Midrange: While the stock midrange performance is strong, with the Oratory EQ it's rounded out without being reduced, giving a bit of boost into the 5-6khz range and into the lower treble, making for a more fulfilling presentation with more bite, edge, and detail. Sara Bareilles' Live at the Variety Playhouse is one of my favorite live albums, and the LCD-5s did an amazing job reproducing her vocal tone while maintaining the sound of the live venue in songs such as Brave. As a long time fan of Mamamoo and their individual works, I'm intimately familiar with all of Solar's Gamsung releases, so reached for Alone People to test timbre and was richly rewarded with a holographic presentation that sounded like she was singing directly into my ears, plus the panning Hammond Organ at the beginning of the track gave a very cool effect with the LCD-5s. Turning to some male vocals I broke out one of my favorite rock albums, House of Freaks' Tantilla a beautiful exercise in how amazing music can be created with minimal production. With When the Hammer Came Down every bit of the stripped-bare rock goodness came through crystal clear.

Treble: I always feel at a loss trying to describe treble. Where does midrange end and treble begin? With the EQ applied the treble is more present and the transition from the midrange into it smoother. Elevations in the lower treble helped provide more intensity that I personally enjoy. I turned to Shostakovich's Symphony No. 5 (the Royal Philharmonic recording conducted by Sir Charles Mackerras is a favorite of mine) as it's a piece I'm intimately familiar with having listened to it many dozens of times and performed it in community orchestras in the past. The violins sounded properly airy, the trumpets properly piercing and brash, and the celeste in the final moments of the first movement had the proper sparkle.

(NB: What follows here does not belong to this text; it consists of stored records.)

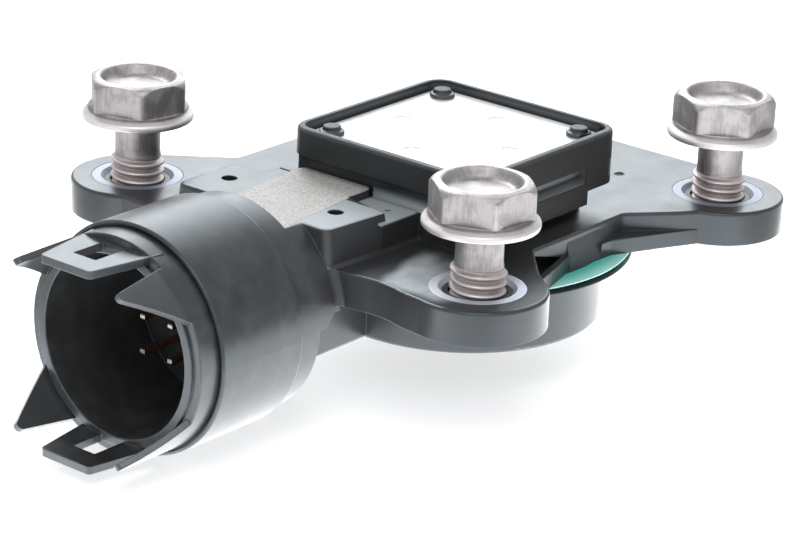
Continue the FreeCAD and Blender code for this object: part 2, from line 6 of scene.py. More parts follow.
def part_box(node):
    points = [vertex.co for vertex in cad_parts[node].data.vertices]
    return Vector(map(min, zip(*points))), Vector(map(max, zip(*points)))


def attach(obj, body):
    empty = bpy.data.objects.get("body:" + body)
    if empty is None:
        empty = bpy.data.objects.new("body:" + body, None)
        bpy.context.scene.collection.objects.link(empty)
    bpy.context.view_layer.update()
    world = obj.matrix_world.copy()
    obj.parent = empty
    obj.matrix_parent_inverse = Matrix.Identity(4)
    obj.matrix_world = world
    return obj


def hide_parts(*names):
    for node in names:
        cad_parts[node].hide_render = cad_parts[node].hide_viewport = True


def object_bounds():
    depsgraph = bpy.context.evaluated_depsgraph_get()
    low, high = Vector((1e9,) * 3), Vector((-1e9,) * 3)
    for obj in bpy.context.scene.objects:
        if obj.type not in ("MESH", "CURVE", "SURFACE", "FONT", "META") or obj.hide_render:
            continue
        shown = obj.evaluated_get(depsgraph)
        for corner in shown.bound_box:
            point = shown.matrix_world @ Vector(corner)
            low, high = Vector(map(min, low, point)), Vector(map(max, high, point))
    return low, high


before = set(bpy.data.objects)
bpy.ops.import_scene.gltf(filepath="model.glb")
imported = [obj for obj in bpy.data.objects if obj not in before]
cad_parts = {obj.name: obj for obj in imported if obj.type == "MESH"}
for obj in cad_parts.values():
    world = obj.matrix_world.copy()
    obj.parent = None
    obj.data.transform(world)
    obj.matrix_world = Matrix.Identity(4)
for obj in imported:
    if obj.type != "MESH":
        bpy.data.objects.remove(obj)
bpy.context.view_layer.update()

MM = 0.001


# The housing is one black moulding of glass-filled nylon: plate, ears, board box, pad, barrel and spigot.
# It is satin and mottled where the melt has flowed, and every corner has the tool's small rounding. It has a
# blasted field on the pad, painted shade as a darker, duller copy on the box's sides, and painted light as a
# grey veil on the shelf, the right lobe and the ear.
class Wire:
    """A value at every point of a surface. It wraps a node's output, so a + b or 1 - a adds the Math node."""

    def __init__(self, tree, socket=None):
        self.tree, self.socket = tree, socket

    def node(self, kind, settings=None, inputs=None, output=0):
        """Adds a node: its settings first, then the values or links of its sockets; gives one output."""
        made = self.tree.nodes.new(kind)
        for key, value in (settings or {}).items():
            setattr(made, key, value)
        for key, value in (inputs or {}).items():
            if isinstance(value, Wire):
                self.tree.links.new(value.socket, made.inputs[key])
            else:
                made.inputs[key].default_value = value
        return Wire(self.tree, made.outputs[output])

    def math(self, operation, *others):
        """Adds a Math node that works on this value and the others."""
        values = dict(enumerate((self,) + others))
        return self.node("ShaderNodeMath", {"operation": operation}, values)

    def __add__(self, other):
        return self.math("ADD", other)

    def __mul__(self, other):
        return self.math("MULTIPLY", other)

    def __sub__(self, other):
        return self.math("SUBTRACT", other)

    def __rsub__(self, other):
        return self.node("ShaderNodeMath", {"operation": "SUBTRACT"}, {0: other, 1: self})

    __radd__, __rmul__ = __add__, __mul__

    def above(self, low, high):
        """0 below low, 1 above high, and a smooth step between."""
        return self.node("ShaderNodeMapRange", {"interpolation_type": "SMOOTHSTEP"},
                         {"Value": self, "From Min": low, "From Max": high})

    def between(self, low, high, soft):
        """1 from low to high, 0 outside, and a smooth step of width soft beyond each end."""
        return self.above(low - soft, low) * (1 - self.above(high, high + soft))

    def blend(self, low, high):
        """Colour low where this value is 0, colour high where it is 1."""
        return self.node("ShaderNodeMix", {"data_type": "RGBA"},
                         {"Factor": self, 6: low, 7: high}, output=2)


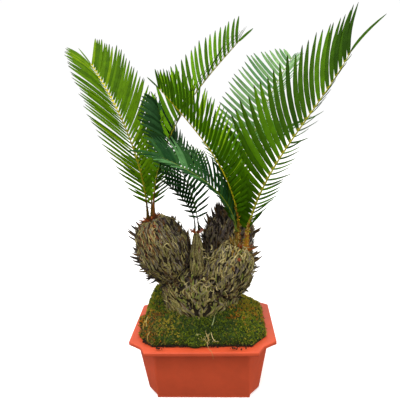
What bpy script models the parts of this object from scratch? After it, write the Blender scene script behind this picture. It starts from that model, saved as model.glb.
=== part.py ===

Soundstage and Imaging: I personally prefer a more intimate soundstage but with precise imaging, and the LCD-5 is right up my alley in that regard. The soundstage isn't small by any means, but it's not artificially wide as with some other headphones, things are kept inside the head or just outside of it. The imaging is top-notch, rivaling or even exceeding my previous imaging champ, the Beyerdynamic T1.2. Not only can the LCD-5 place sound properly within a single horizontal plane, there's a lot of depth forward and backward, plus top and bottom, it's capable of truly three-dimensional triple-axis placement of music, which combined with its amazing detail retrieval creates some breathtaking moments listening into the mix. Going back to the Propellerheads their song 360 Degrees (Oh Yeah) begins with a skateboarding sound that pans back and forth across the head. With some headphones it just appears on one side and then immediately appears on the other, with the LCD-5 I could hear it cleanly transitioning in three dimensional space around my head.

Comparisons:

Meze Empyrean Elite:
The Meze is a beautiful headphone with impeccable craftsmanship and astounding comfort. When it comes to sound however it's rather relaxed and reserved, not coming close to the LCD-5 in terms of detail and precision. The tuning on the Empyrean is more laid-back compared to the more forward LCD-5, which some people will undoubtedly prefer, but during my time I couldn't help but feel it was lacking due to that smoother tuning. Audeze could learn a thing or two from Meze when it comes to comfort, however.

Audeze LCD-3: My first higher-end Audeze that I've owned (I do have an old pair of EL-8 Titaniums). Stock to stock the LCD-5 takes the LCD-3 out behind the woodshed. IMO the LCD-3 absolutely needs EQ to not sound dead and dull. EQ'd close to Harman and compared head to head the LCD-3 is still more lush and fuller sounding in the lower midrange, and (though I generally hate the term) 'organic' in that it smooths things out a bit, details are obscured, but because of that it's also more forgiving. Comfort-wise, I do prefer the LCD-3 to the LCD-5 even with the LCD-3s extra weight. The large earpads and lighter clamp make it a headphone I can wear for hours without ever having to readjust.

Hifiman HE6se V2: While comparing a $600 headphone to a $4,500 headphone may seem unfair, the HE6se can more than hold its own in a specific niche. Stock tuning to stock tuning the HE6se is somewhat similar to the LCD-5 in that it has a forward midrange, though the peak is a bit higher on the HE6se, and it scoops the mid-mids around the 1-2khz region. You don't buy the HE6se to listen to it stock however (at least I didn't). The HE6se is a headphone you buy to swap on the Hifiman round velour pads, and then give it great heaping gobs of bass boost. With a Harman EQ from 1khz up and 12db of bass boost below 105hz the HE6se becomes a hysterically fun and brutal monster of a headphone, providing bass slam that I've never heard anything else come close to matching, including the LCD-5. On the other hand it doesn't match the LCD-5 in terms of details in that bass, nor anywhere else in the frequency response, and sports built quality that's far more in line with its $600 price. Still, it's an amazingly fun headphone for when I want to get all about that bass.

Conclusions: The Audeze LCD-5 comes super close to being the perfect headphone for my tastes, with the biggest issue being the comfort from the extreme clamp of the stock headband. Thankfully Audeze is now shipping them with a larger headband that from reports greatly improves comfort. This is one that I really didn't want to let go at the end of my review tour. Because of that, and I suppose this is my ultimate vote of confidence, I called Todd and placed an order for one for myself.



(this one is still Todd's, but I'm eagerly awaiting the arrival of mine so it can take its place. I just left it there long enough to take the picture, I didn't want to scratch it up, I should probably get a headphone stand).